For proof, are you not just doing an information request? You are not trying to do a chargeback.
Posted By: Anonymous

Re: Card Dispute Question - Unauthorized/Authorized - 07/26/21 07:13 PM

Brian,

Original anon here....what is your take on this?

So should we only handle these 15 as not being unauthorized (so customer is fully liable), since customer gave authority and it was exceeded by co-worker - based on our investigation of these 15? And then take a loss on the remaining transactions above 15, since we don't have supportive evidence that these too were conducted by the co-worker?
Posted By: rainman

Re: Card Dispute Question - Unauthorized/Authorized - 07/26/21 07:54 PM

Not Brian, but I'll respond anyway:

"since we don't have supportive evidence that these too were conducted by the co-worker?" Is that statement really true?
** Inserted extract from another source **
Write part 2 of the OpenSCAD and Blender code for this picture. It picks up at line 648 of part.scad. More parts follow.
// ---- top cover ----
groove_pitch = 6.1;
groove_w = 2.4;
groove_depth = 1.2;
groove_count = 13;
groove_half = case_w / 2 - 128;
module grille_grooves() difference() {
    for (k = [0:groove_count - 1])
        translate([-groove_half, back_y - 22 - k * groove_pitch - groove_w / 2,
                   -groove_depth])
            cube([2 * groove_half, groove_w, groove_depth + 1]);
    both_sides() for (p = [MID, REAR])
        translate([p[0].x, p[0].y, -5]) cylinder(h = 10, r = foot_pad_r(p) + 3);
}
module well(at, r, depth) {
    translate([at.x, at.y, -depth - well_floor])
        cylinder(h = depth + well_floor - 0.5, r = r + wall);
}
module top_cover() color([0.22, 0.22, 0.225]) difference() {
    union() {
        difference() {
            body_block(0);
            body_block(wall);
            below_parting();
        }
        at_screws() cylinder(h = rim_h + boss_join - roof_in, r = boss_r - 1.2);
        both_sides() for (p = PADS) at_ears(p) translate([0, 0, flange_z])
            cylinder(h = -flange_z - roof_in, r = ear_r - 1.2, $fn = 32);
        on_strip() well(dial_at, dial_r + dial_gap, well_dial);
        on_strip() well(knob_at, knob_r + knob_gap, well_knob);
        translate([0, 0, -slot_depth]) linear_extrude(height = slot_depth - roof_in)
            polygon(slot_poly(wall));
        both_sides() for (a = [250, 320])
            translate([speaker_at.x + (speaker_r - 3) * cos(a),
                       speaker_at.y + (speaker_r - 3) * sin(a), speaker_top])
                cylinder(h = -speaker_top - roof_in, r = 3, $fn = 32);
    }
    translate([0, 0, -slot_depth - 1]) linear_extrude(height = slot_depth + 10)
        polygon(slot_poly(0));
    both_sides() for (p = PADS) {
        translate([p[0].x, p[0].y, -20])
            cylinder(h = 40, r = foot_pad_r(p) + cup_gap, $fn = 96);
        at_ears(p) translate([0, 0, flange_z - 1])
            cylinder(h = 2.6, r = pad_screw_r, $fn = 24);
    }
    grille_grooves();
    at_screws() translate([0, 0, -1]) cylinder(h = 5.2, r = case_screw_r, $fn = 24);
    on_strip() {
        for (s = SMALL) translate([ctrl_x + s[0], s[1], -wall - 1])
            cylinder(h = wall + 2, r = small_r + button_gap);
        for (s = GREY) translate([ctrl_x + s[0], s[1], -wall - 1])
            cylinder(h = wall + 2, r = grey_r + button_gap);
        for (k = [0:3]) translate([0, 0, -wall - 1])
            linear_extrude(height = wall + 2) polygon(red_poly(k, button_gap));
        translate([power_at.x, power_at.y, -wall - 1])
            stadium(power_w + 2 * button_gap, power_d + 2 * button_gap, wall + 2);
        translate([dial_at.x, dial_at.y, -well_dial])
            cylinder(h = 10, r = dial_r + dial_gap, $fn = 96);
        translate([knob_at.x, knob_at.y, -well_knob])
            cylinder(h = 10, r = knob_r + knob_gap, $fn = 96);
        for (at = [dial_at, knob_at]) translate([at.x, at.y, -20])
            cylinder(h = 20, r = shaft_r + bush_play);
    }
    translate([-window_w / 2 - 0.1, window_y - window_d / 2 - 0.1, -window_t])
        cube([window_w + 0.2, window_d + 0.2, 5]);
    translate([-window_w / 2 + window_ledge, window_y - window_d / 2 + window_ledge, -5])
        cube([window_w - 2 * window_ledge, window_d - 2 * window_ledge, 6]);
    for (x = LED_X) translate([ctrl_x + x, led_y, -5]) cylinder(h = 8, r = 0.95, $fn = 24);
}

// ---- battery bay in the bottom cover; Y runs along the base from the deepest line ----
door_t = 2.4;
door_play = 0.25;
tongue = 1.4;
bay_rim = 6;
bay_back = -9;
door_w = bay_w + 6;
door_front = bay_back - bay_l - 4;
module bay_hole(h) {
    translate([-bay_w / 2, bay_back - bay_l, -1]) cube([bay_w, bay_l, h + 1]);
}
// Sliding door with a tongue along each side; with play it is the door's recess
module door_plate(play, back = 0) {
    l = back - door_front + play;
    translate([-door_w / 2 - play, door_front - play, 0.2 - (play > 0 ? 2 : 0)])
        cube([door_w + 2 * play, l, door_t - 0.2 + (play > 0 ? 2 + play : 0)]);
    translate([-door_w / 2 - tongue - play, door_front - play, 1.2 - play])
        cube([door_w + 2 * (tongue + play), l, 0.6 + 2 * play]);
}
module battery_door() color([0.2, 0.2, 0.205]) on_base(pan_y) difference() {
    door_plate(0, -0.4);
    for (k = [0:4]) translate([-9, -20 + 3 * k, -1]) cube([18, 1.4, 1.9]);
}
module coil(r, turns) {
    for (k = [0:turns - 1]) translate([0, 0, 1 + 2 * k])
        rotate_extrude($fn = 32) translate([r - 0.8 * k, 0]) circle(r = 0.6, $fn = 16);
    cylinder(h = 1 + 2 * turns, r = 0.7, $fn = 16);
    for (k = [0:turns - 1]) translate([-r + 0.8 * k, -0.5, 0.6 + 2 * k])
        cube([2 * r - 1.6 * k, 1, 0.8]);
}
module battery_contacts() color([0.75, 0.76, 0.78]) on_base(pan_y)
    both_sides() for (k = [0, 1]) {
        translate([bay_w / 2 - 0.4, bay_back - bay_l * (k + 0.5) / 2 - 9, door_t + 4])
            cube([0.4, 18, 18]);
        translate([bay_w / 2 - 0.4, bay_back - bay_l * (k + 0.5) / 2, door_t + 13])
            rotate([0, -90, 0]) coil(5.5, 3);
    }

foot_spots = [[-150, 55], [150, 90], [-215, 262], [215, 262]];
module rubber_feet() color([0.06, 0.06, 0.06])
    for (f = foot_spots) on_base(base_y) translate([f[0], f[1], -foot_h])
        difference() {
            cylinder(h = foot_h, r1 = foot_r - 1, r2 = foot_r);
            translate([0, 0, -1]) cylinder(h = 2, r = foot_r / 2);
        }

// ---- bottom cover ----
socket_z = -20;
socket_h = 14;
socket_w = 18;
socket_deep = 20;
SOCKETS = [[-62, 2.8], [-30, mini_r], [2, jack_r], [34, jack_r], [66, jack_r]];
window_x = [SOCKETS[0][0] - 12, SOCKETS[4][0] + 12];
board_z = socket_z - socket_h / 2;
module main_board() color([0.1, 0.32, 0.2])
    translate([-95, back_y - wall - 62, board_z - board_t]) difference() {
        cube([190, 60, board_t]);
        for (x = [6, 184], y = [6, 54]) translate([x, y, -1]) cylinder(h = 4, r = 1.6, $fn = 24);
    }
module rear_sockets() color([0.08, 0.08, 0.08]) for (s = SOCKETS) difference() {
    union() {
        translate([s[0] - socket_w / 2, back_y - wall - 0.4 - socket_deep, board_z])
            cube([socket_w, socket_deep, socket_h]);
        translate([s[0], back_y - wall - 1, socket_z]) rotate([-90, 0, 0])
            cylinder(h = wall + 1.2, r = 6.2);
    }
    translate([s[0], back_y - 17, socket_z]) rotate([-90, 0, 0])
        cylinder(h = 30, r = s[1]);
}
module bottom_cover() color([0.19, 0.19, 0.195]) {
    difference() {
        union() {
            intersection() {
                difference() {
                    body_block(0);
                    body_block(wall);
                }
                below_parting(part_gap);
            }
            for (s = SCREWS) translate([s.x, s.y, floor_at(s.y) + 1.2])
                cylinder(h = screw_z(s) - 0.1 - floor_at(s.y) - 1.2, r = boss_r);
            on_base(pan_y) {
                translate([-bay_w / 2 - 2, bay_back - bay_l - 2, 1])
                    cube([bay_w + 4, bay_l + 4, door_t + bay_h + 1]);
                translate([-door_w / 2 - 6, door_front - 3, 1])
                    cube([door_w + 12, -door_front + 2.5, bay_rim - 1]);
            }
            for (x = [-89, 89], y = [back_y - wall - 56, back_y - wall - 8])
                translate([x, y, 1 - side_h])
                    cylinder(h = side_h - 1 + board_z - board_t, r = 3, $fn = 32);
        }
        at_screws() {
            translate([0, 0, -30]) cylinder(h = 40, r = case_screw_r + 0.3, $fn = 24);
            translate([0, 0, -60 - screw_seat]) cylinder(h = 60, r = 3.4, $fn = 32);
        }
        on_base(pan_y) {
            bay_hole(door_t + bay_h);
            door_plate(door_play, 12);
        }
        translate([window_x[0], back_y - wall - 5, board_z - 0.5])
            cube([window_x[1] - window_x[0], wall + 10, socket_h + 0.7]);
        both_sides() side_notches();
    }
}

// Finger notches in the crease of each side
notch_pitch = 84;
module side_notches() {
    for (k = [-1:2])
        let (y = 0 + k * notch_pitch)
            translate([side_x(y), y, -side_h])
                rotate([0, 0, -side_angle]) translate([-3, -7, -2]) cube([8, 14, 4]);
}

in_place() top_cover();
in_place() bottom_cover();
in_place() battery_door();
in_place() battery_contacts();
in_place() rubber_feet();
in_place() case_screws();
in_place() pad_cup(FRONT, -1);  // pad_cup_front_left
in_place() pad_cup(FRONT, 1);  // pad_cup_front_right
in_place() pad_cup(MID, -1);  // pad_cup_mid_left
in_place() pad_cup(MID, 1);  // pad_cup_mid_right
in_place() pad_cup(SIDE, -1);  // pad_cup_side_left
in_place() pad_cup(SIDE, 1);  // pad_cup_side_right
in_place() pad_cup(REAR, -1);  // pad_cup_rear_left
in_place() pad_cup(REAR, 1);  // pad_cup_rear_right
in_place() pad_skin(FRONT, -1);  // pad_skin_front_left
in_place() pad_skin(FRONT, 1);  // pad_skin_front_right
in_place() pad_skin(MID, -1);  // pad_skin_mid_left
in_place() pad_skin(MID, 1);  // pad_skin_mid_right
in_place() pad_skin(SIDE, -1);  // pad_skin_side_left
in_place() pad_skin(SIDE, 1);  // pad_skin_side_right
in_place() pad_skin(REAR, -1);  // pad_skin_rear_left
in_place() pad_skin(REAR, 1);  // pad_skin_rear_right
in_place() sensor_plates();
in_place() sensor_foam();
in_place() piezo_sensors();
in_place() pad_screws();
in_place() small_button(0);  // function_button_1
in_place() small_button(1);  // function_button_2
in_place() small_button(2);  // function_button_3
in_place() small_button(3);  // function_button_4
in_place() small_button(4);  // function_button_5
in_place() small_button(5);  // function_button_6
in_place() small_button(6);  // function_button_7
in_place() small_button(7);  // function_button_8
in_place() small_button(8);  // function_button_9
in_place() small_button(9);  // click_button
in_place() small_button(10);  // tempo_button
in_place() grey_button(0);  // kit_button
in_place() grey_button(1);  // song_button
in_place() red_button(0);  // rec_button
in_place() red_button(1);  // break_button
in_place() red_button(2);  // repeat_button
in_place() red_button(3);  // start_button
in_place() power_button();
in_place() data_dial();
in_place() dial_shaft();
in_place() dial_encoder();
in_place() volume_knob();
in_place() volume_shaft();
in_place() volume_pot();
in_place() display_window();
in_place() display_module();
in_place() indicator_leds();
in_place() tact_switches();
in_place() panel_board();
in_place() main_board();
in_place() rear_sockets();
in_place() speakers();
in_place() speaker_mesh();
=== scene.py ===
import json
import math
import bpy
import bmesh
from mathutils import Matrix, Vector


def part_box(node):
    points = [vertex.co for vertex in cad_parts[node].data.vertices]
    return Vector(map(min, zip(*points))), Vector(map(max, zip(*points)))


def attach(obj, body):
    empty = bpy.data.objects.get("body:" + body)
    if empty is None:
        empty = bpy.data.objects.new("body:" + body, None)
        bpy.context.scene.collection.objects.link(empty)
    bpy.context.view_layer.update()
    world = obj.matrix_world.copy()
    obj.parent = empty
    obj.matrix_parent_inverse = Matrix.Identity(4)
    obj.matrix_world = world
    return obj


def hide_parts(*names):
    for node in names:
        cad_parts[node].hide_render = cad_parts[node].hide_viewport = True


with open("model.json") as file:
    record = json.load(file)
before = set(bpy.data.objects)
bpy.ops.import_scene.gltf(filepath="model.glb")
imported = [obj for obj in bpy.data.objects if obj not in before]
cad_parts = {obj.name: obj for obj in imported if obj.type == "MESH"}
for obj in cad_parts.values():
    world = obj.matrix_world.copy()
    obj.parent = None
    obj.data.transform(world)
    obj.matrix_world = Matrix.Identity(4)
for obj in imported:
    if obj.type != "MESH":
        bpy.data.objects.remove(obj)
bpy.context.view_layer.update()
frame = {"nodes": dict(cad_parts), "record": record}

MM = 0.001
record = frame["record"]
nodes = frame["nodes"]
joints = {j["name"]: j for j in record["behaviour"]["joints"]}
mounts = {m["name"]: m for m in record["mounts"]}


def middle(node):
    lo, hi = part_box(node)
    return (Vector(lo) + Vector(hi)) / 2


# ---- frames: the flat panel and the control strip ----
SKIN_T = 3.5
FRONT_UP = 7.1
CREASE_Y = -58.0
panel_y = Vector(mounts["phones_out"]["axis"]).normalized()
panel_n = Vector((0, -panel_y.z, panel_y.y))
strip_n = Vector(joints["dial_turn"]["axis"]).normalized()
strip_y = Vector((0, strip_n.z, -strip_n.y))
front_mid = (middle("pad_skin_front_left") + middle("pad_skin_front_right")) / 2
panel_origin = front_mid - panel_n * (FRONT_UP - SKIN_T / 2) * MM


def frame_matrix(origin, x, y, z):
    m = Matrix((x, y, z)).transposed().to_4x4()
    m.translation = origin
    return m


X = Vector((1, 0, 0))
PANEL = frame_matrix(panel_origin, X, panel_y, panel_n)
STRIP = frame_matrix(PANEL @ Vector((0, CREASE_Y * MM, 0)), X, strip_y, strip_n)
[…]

You have some evidence of what happened - there are many facts that bear on this situation: You know the cardholder gave the card to the co-worker. You know the co-worker did the 15 transactions you refer to. You have no evidence that anyone else has had possession of the card. So you certainly have some evidence of what happened. You might also want to consider times at which the transactions occurred (did they occur during the time period the co-worker seems to have had the card?), and the merchants/locations where the transactions were conducted (were they physically near locations at which you "know" the co-worker did transactions, or were they similar in nature?).

There are facts to be had. Whether they are conclusive or not, they may be sufficient to convince the bank that the transactions in question were all done by the same co-worker.
Posted By: John Burnett

Re: Card Dispute Question - Unauthorized/Authorized - 07/26/21 08:02 PM

I agree with rainman here. You can take any information you have on patterns, etc., including what you have documented on the first 15 transactions, to form a conclusion that the other items were similarly completed by this "coworker."

And, to be blunt, I'd be considering terminating this customer's account.